EXERCISE DESCRIPTION: Begin with the line that contains "bake_transform(ob)", end with the line that contains "1.6, 0.8, 0.25]", and extract exactly that stretch of lines.

-------- SUPPLIED DATA

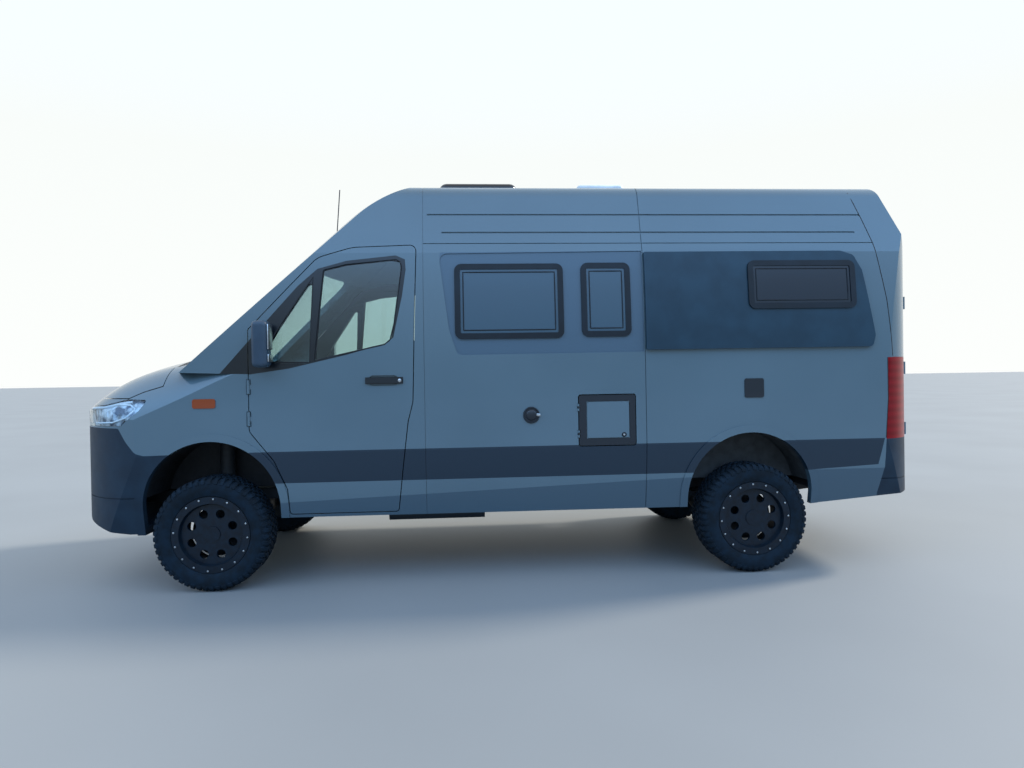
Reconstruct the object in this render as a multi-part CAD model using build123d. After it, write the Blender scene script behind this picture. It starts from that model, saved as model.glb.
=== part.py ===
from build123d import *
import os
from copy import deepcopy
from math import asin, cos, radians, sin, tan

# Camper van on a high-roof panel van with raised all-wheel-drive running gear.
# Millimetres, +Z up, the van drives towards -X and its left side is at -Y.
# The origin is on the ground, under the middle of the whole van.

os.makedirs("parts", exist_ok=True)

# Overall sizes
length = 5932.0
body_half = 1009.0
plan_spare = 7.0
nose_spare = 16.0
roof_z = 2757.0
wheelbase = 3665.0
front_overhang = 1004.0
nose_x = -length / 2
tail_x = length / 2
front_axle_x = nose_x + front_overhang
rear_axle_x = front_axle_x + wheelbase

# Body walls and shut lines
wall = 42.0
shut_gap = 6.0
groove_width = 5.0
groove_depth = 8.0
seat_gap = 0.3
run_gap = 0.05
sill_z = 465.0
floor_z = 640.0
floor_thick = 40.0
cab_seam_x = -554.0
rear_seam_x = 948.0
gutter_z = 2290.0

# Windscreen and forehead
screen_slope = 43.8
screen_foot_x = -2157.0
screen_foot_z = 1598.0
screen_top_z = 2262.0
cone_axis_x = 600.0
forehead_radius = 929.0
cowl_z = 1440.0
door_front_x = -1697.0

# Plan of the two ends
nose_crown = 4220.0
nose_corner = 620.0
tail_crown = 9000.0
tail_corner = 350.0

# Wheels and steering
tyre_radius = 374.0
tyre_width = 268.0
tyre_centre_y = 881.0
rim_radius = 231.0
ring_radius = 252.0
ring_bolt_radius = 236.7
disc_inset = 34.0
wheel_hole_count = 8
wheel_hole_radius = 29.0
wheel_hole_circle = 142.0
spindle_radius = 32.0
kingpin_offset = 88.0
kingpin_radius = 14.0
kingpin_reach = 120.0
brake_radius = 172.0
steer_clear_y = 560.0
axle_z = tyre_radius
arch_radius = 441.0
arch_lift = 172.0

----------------
-------- SUPPLIED DATA

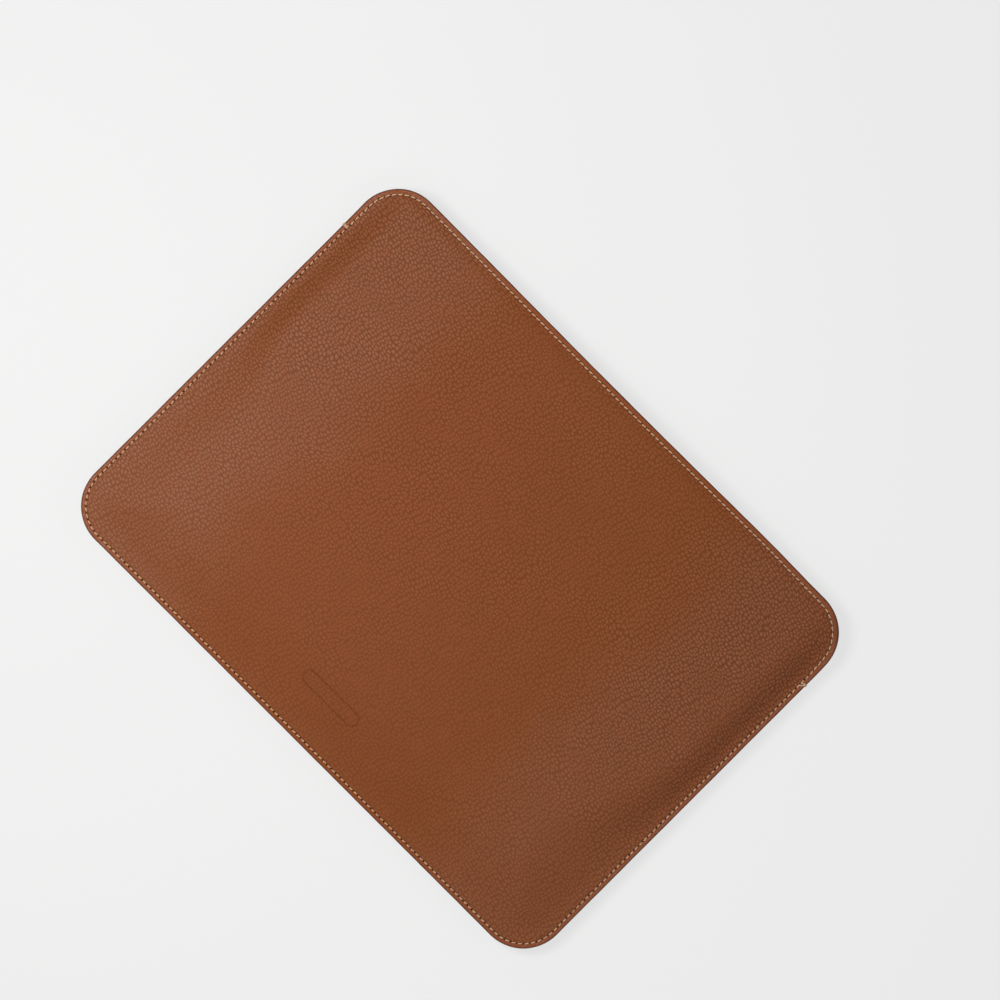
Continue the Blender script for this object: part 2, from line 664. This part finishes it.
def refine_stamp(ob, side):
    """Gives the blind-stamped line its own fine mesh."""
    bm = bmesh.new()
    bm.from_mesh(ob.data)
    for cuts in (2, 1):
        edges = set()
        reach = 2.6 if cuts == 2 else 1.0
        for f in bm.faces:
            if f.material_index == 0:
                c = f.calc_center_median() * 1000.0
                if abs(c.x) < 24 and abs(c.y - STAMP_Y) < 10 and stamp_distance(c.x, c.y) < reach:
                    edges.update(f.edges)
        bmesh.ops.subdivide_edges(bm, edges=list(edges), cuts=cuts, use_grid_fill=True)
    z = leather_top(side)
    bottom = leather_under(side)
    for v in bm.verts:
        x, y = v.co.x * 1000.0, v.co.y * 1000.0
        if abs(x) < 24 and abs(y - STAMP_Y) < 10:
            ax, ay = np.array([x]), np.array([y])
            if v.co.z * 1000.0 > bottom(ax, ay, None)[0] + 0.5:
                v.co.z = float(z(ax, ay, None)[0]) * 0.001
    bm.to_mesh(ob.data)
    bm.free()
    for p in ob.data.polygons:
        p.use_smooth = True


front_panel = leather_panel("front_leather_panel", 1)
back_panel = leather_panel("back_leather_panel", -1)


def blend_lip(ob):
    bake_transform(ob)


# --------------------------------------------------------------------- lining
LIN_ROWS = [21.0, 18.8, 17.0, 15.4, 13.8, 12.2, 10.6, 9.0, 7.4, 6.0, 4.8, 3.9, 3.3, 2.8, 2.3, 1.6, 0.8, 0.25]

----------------

THE SOLUTION:
    bake_transform(ob)


# --------------------------------------------------------------------- lining
LIN_ROWS = [21.0, 18.8, 17.0, 15.4, 13.8, 12.2, 10.6, 9.0, 7.4, 6.0, 4.8, 3.9, 3.3, 2.8, 2.3, 1.6, 0.8, 0.25]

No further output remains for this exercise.